Significance
Distributed dynamic loads are common in practical engineering. As an input of vibrating structures, they play a critical role in numerous specific applications such as vibration control, structural design, and noise reduction. Unfortunately, despite the convenience and accuracy in measuring structural dynamic responses, the accurate and direct measurement of the distributed spatial loads has remained a significant challenge. This can be attributed to limited measurement techniques and adverse service environments. To this end, developing effective reverse methods for determining the distributed dynamic loads from measured structural response has drawn significant research attention as an effective approach for overcoming the inherent measurement challenges.
Dynamic load identification has undergone rapid development in the past few decades focusing on the three types of dynamic loads: concentrated, distributed and moving dynamic loads. However, the involved dynamic loads present in most literary works have been regarded as the first and third types of concentrated and moving dynamic loads. Numerous identification methods mostly based on time and frequency domains have been developed. Despite the good progress, identifying the second type of distributed dynamic loads is challenging due to the limited measured responses, time and space coupling of the distributed loads, and large amounts of unknown variables in both the time and space domains. Previous research revealed that effective identification of distributed dynamics loads is possible through the iterative reverse of spatial distribution and time history. Unfortunately, this approach is confronted by a non-uniqueness problem, which is scarcely explored in the literature.
To address the above challenges, Professor Jie Liu from Hunan University and Dr. Kun Li from Changsha University proposed a novel identification method to achieve reverse calculation with a few measurements, to enhance the calculation accuracy and efficiency of the identification processes, and to overcome the non-uniqueness problem. The main objective was to identify the time-space coupled dynamic distributed loads. Their research work is currently published in the journal, Mechanical Systems and Signals Processing.

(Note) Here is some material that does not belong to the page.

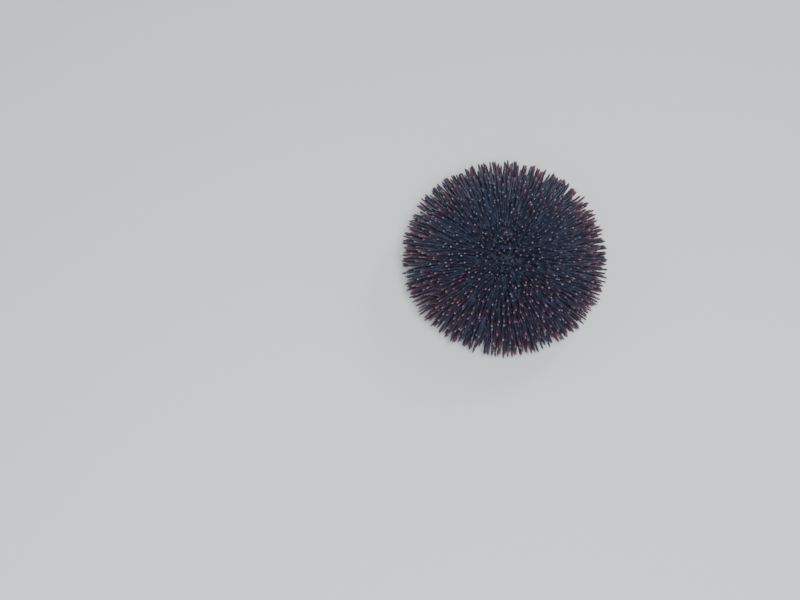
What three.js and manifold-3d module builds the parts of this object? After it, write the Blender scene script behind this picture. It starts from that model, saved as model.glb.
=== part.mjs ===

In their approach, the proposed method was based on two key conditions: linear elastic and time-invariant structures and the availability of few structural measurements. Overall, the method was based on blind source separation (BSS) and orthogonal matching pursuit (OMP). Through proper orthogonal decomposition (POD), the time-space coupled distributed dynamic load was represented as a series of sub-distributed dynamic loads decoupled with independent time history and spatial distribution functions. Next, the non-uniqueness problem of the dynamic loads was analyzed in the modal domain. The BSS technique retrieved the time history functions to permit sparse identification of the distribution functions via OMP.
Results showed that the proposed method successfully decomposed the time-space coupled distributed dynamic load into a series of independent spatial distribution and time history functions. Consequently, the unique optimal solutions for the history and distribution functions of the dynamic loads were obtained by also considering the independence and sparsity constraint. The capability of the method to deal with time-space coupled distributed dynamic loads of complicated structures was validated. It also exhibited the ability to achieve time history reconstruction and spatial distribution representation separately.
In summary, a novel method for equivalent identification and sparse representation of coupled distributed dynamic loads was reported. The non-uniqueness problem was analyzed and proved in detail. The contributions of the proposed method include effective BSS and OMP integration for signal processing, identification and description of the dynamic loads from the perspective of time and space domains, and a thorough exploration of the multi-solution nature of the distributed loads. In a statement to Advances in Engineering, Professor Jie Liu said the study insights would effectively analyze distributed loads in practical engineering problems.
Reference
Liu, J., & Li, K. (2021). Sparse identification of time-space coupled distributed dynamic load. Mechanical Systems and Signal Processing, 148, 107177.